Quick in this case would be <5ms, although for my intended purpose <15ms should be fine, but being a modular synth component, I think that others will find some uses that would leverage a fast update.

John, thanks for the idea. I'm assuming you mean sharing clock and latch? I did not intend to check the inputs as often, yet if I can get both of them down to a reasonable time, then look's like I'll implement this aswell.

Just fixed my post, I meant DAC's instead of ADC's.

[Reply #4 on:]

What are you using to read the 16 faders?  The Arduino has 6 analog input pins and does 10-bit conversions.  You can use an analog multiplexer to switch in different inputs but since your outputs are 12-bit you might want to use an external A/D converter and multiplexer (or one converter per channel if you need the speed).

For the four trigger channels I'd try hooking them directly to input pins and enabling the Pin Change interrupt.  Then in the ISR you could check which pin has changed and send the new output to the DAC.

If I understand correctly you are implementing four 16-step sequencers with one set of controls to set them.  Each sequencer has one control voltage output, the associated trigger output, and 12 channels of binary output (like drum triggers).  Each sequencer has one trigger input for when to step to the next values. To set each sequencer you push one of the four sequencer buttons and use the faders and buttons.
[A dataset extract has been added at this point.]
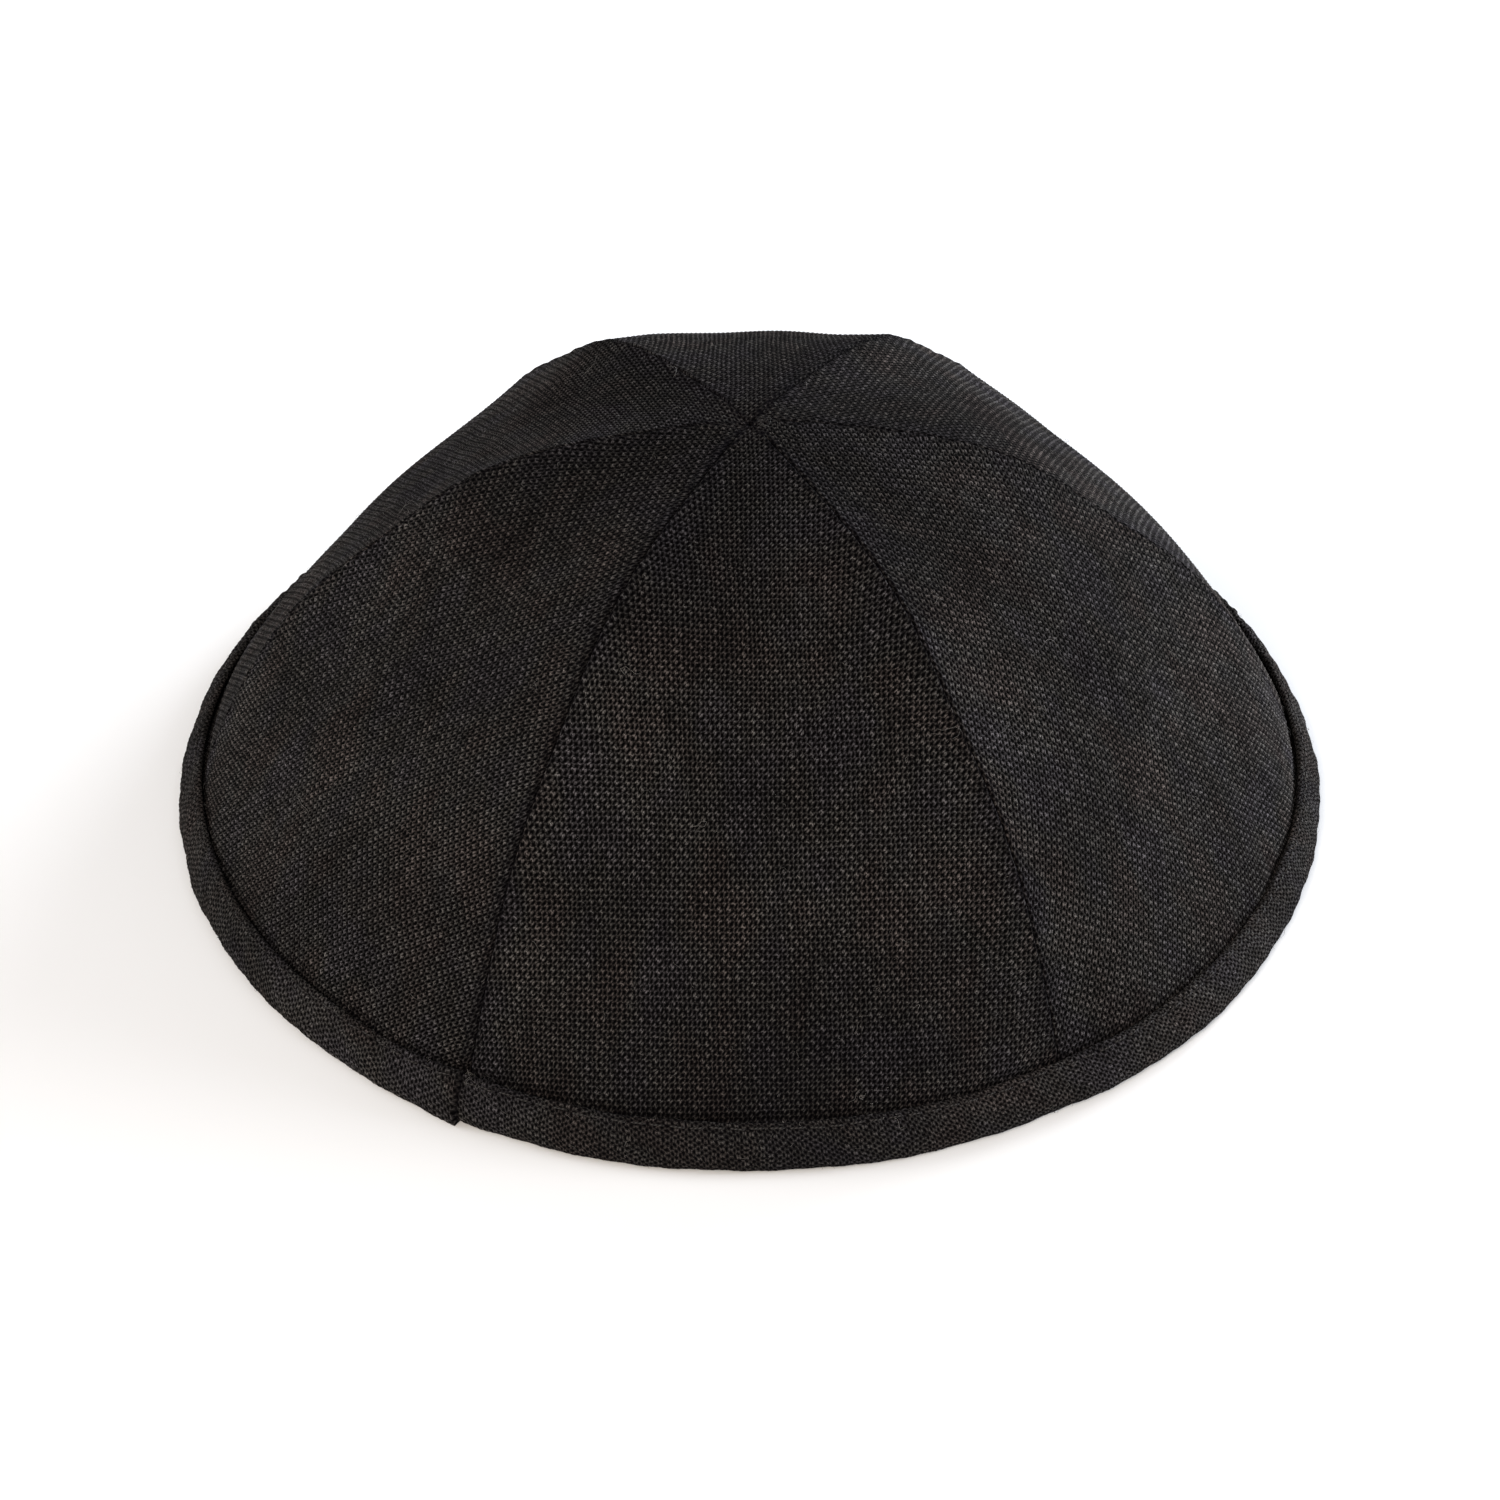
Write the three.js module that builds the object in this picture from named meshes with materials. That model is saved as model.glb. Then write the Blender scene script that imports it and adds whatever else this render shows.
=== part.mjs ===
// A six-panel linen kippah: six curved gores of cloth sewn edge to edge into a dome that meets in a
// point at the crown, with a bias strip folded round the rim and lapped at the foot of one seam.
// Millimetres, +Z up, the rim resting on z = 0, its centre on the Z axis and the front towards -Y.
// Azimuths are in degrees from the front, turning towards +X.
import * as THREE from "three";

// Cloth
const PANEL_WALL = 1.6;
const SEAM_GAP = 0.3;

// Rim
const RIM_RADIUS = 90;
const BINDING_TOP_RADIUS = 86;
const BINDING_TOP_HEIGHT = 6.5;
const PANEL_HEM_RADIUS = 88.4;
const PANEL_HEM_HEIGHT = 2.6;

// Lap joint, where the binding's end is folded over its own start: the fold's azimuth, how far it
// stands out, and the degrees over which it rises from behind and drops in front
const LAP_AZIMUTH = -31;
const LAP_RISE = 0.8;
const LAP_TAPER = 6;
const LAP_STEP = 0.3;

// Fineness of the faceted walls
const PANEL_COLUMNS = 10;
const DOME_ROWS = 20;
const BINDING_STEPS = 72;
const TIP_SHARE = 0.01;

// The dome's meridians from the crown to the top of the binding, as control rows of a smooth curve.
// One meridian runs along a seam, the other down the middle of a panel.
const MERIDIAN_ROWS = [
  { seamRadius: 0, seamHeight: 71.5, middleRadius: 0, middleHeight: 71.5 },
  { seamRadius: 15, seamHeight: 69.2, middleRadius: 14.5, middleHeight: 69.2 },
  { seamRadius: 30, seamHeight: 67, middleRadius: 29, middleHeight: 65 },
  { seamRadius: 44.5, seamHeight: 61.5, middleRadius: 42.5, middleHeight: 58 },
  { seamRadius: 56, seamHeight: 50.5, middleRadius: 54, middleHeight: 48.5 },
  { seamRadius: 69.5, seamHeight: 40, middleRadius: 65, middleHeight: 37.5 },
  { seamRadius: 79, seamHeight: 24, middleRadius: 76, middleHeight: 23 },
  {
    seamRadius: BINDING_TOP_RADIUS,
    seamHeight: BINDING_TOP_HEIGHT,
    middleRadius: BINDING_TOP_RADIUS,
    middleHeight: BINDING_TOP_HEIGHT,
  },
];

// Where each seam runs, and how far it stands out half way up, beyond the common meridian.
const SEAMS = [
  { azimuth: -30.5, proud: 1.3 },
  { azimuth: 30.5, proud: 0.8 },
  { azimuth: 93, proud: -1.2 },
  { azimuth: 147, proud: 0 },
  { azimuth: 210.5, proud: -0.5 },
  { azimuth: 270, proud: -0.3 },
];

// Each panel lies between the seam in its own place above and the next one. Fullness is how far its
// middle swells out half way up, beyond the common meridian.
const PANELS = [
  { name: "panel_front", fullness: 0 },
  { name: "panel_front_right", fullness: 0 },
  { name: "panel_back_right", fullness: 0.8 },
  { name: "panel_back", fullness: 0.6 },
  { name: "panel_back_left", fullness: -1.5 },
  { name: "panel_front_left", fullness: 0 },
];

// The binding's section, from the mouth of its channel down round the inner leg and up the outer one.
// Lifted is the share of the lap's rise that moves a corner out.
const BINDING_SECTION = [
  { at: "mouth, outer side", radius: 86.3, height: 6.6, lifted: 0 },
  { at: "channel floor, outer side", radius: 88.8, height: 2.5, lifted: 0 },
  { at: "channel floor, inner side", radius: 86.9, height: 1.3, lifted: 0 },
  { at: "mouth, inner side", radius: 84.4, height: 5.5, lifted: 0 },
  { at: "inner leg, top edge", radius: 83.5, height: 5, lifted: 0 },
  { at: "inner leg, foot", radius: 86.1, height: 0.8, lifted: 0 },
  { at: "sole, inner edge", radius: 87.2, height: 0, lifted: 0 },
  { at: "sole, outer edge", radius: 89.2, height: 0, lifted: 0.6 },
  { at: "widest point", radius: RIM_RADIUS, height: 1.6, lifted: 1 },
  { at: "outer leg, middle", radius: 89.5, height: 3.5, lifted: 1 },
  { at: "outer leg, shoulder", radius: 88.2, height: 5.5, lifted: 0.8 },
  { at: "outer leg, top edge", radius: 87.1, height: 7.1, lifted: 0.4 },
];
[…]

One problem I see is that once you have the faders set for one sequencer, as soon as you switch to a different sequencer it will lose whatever fader settings it had and use the current settings.  That's not going to be easy to use.  I see two choices:  Use motor driven faders so the Arduino can set them to the last settings for each sequencer, OR, use a n encoder knob (or buttons) to raise and lower each pitch.  If you use encoders or buttons you might want some kind of visual feedback for the pitch setting.  Maybe 16 LED's per channel (256 total) to show a rough pitch.